I think heat energy distributes itself in a system so that each particle carries as much energy as each other, whatever its mass. Molecules can carry energy in spinning and vibrational modes that electrons can't, which means the electrons have to go even faster, for any temperature. (Electrons have constant "spin" that varies only by direction.)
Not a physicist, but "hot" just means high average kinetic energy ("moving really fast"). So imagine a single particle moving really fast (even close to the speed of light if you want)—why that mere fact cause it to emit any kind of radiation? That would require losing energy for no reason, but from its perspective, it's already perfectly stationary. Losing energy just because you (an observer) happen to be moving with high speed in the opposite direction wouldn't really make sense.
The conclusion being that blackbody radiation isn't just due to temperature, but also interactions between particles. (Which explains why it's a topic under statistical mechanics. It's an emergent property from large numbers of particles.)

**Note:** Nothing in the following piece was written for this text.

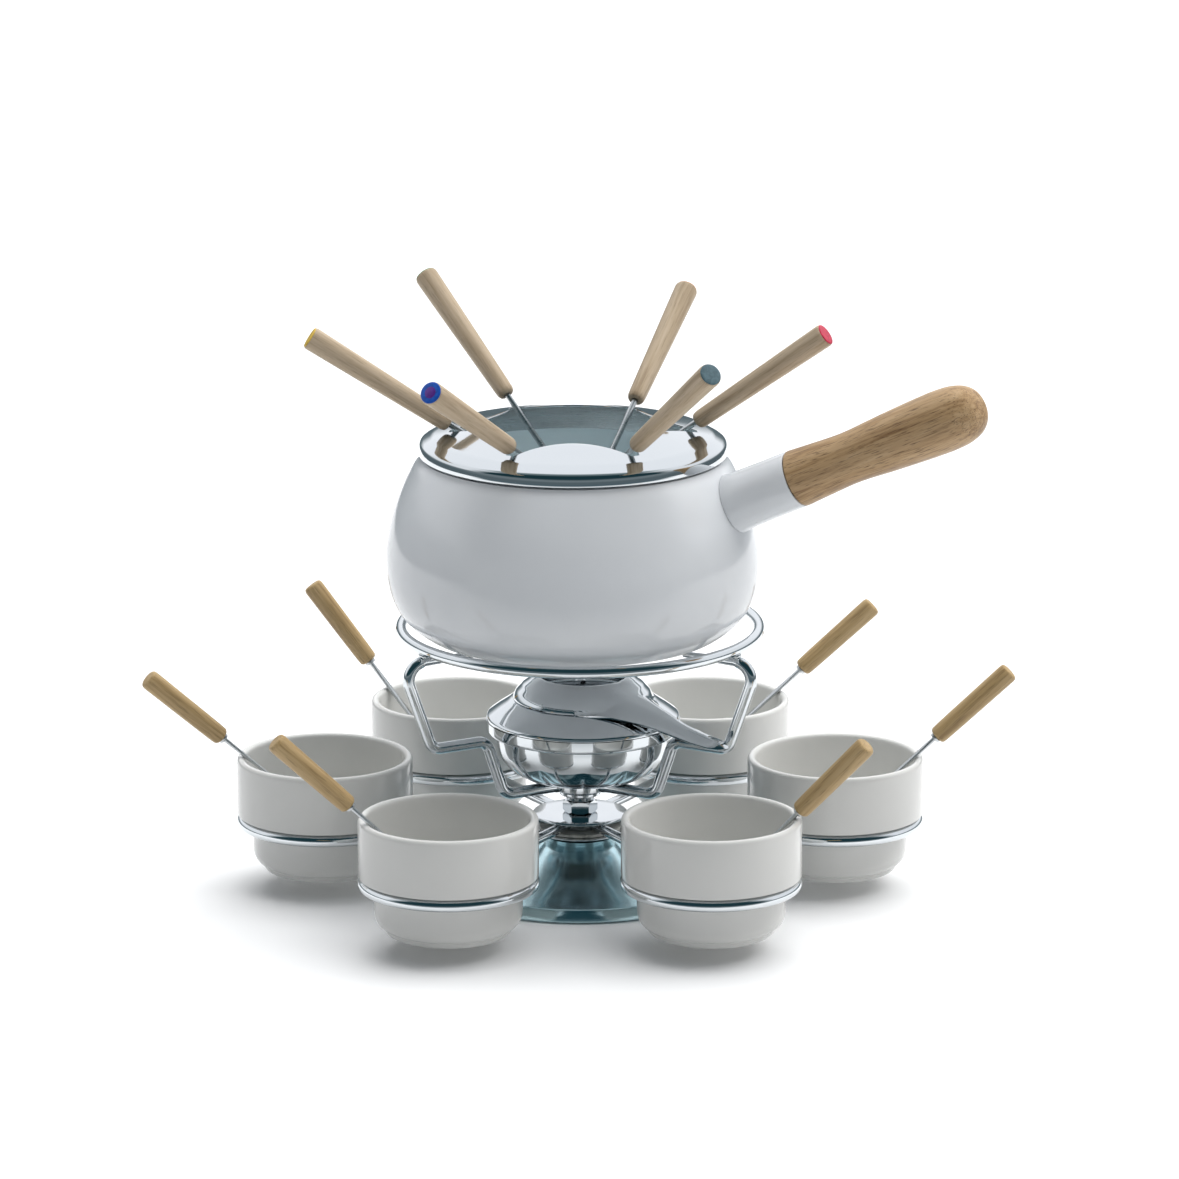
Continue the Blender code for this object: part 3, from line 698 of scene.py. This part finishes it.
def steady(x, xs, ys):
    """A smooth curve through a table of values, level at its ends."""
    xs, ys = np.array(xs, float), np.array(ys, float)
    slopes = np.gradient(ys, xs)
    x = float(np.clip(x, xs[0], xs[-1]))
    k = int(np.clip(np.searchsorted(xs, x) - 1, 0, len(xs) - 2))
    gap = xs[k + 1] - xs[k]
    t = (x - xs[k]) / gap
    return float((2 * t ** 3 - 3 * t * t + 1) * ys[k] + (t ** 3 - 2 * t * t + t) * gap * slopes[k]
                 + (3 * t * t - 2 * t ** 3) * ys[k + 1] + (t ** 3 - t * t) * gap * slopes[k + 1])


DOME_MOUTH, DOME_EDGE = 21.6, 36.0
DOME = [(DOME_MOUTH, 109.7), (22.2, 110.3), (23.2, 110.35), (26.6, 108.6), (31.0, 105.7), (34.4, 102.2), (35.7, 99.9),
        (DOME_EDGE, 98.7)]
LEVER_ALONG = [20, 28, 36, 44, 52, 62, 72, 80, 88]
LEVER_NEAR = [31, 26.5, 20.6, 15.4, 11.4, 8.3, 6.7, 6.3, 6.1]      # half width on the front side
LEVER_FAR = [31, 23.5, 15.8, 10.9, 8.6, 7.0, 6.4, 6.2, 6.1]        # half width on the back side
LEVER_RIDGE = [106, 104.5, 102.9, 100.9, 98.6, 95.3, 92.9, 91.4, 90.3]
LEVER_EDGE = [98.7, 98.2, 97.2, 95.4, 92.8, 90.0, 87.9, 86.8, 86.4]
LEVER_TIP, TIP_RADIUS = 86.4, 6.1       # where the rounded end starts, and its radius


def lever_half(along, side):
    """The lever's half width on one side, at a distance along it."""
    if along > LEVER_TIP:
        return math.sqrt(max(0.0, TIP_RADIUS ** 2 - (along - LEVER_TIP) ** 2))
    return steady(along, LEVER_ALONG, LEVER_NEAR if side < 0 else LEVER_FAR)


def lever_edge(turn):
    """The regulator's outer radius at an angle from its lever's centreline."""
    edge = DOME_EDGE
    if abs(turn) < math.radians(75):
        for far in np.arange(36, 93, 0.1):
            along, side = far * math.cos(turn), far * math.sin(turn)
            if along < 93 and abs(side) <= lever_half(along, side):
                edge = float(far)
    return edge


def lever_height(along, side, r, dome_height):
    """The height of the lever, which rises out of the dome between 24 and 33 mm from the middle."""
    across = min(1.0, abs(side) / max(lever_half(along, side), 0.3))
    if along > LEVER_TIP:
        across = min(1.0, math.hypot(side, along - LEVER_TIP) / TIP_RADIUS)
    ridge = steady(along, LEVER_ALONG, LEVER_RIDGE)
    low = steady(along, LEVER_ALONG, LEVER_EDGE)
    bar = low + (ridge - low) * (1 - max(0.0, (across - 0.2) / 0.8) ** 1.9)
    if r > DOME_EDGE:
        return bar
    reach = min(1.0, max(0.0, (r - 24) / 9))
    return max(dome_height, bar * reach + dome_height * (1 - reach))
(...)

See others' answers about the equilibrium required for BB radiation -- maybe also the density of this matter is not high enough to be a normal BB radiator, or "thermalized"?
Anyway, the density of this matter could be so low that the amount of energy being emitted/received here per unit area (e.g. per square degree of sky) is too low to be detected by equipment. Also note that the radiation is getting redshifted at every distance, so the signal would be further "smeared" and weakened compared to if it were all at a narrow frequency range.
By the way, this got me thinking for a long time without knowing the answer:
Can single atoms undergo BB radiation? I would think no, but would love to know when it transitions to yes. Articles on BB radiation kind of gloss over this part, only discussing the bulk phenomenon.
Hawking radiation is not blackbody radiation. It is caused by pair production, where pairs of particles are produced at random by quantum fluctuations near the event horizon. One of the pair of particles falls into the black hole and the other escapes as Hawking radiation.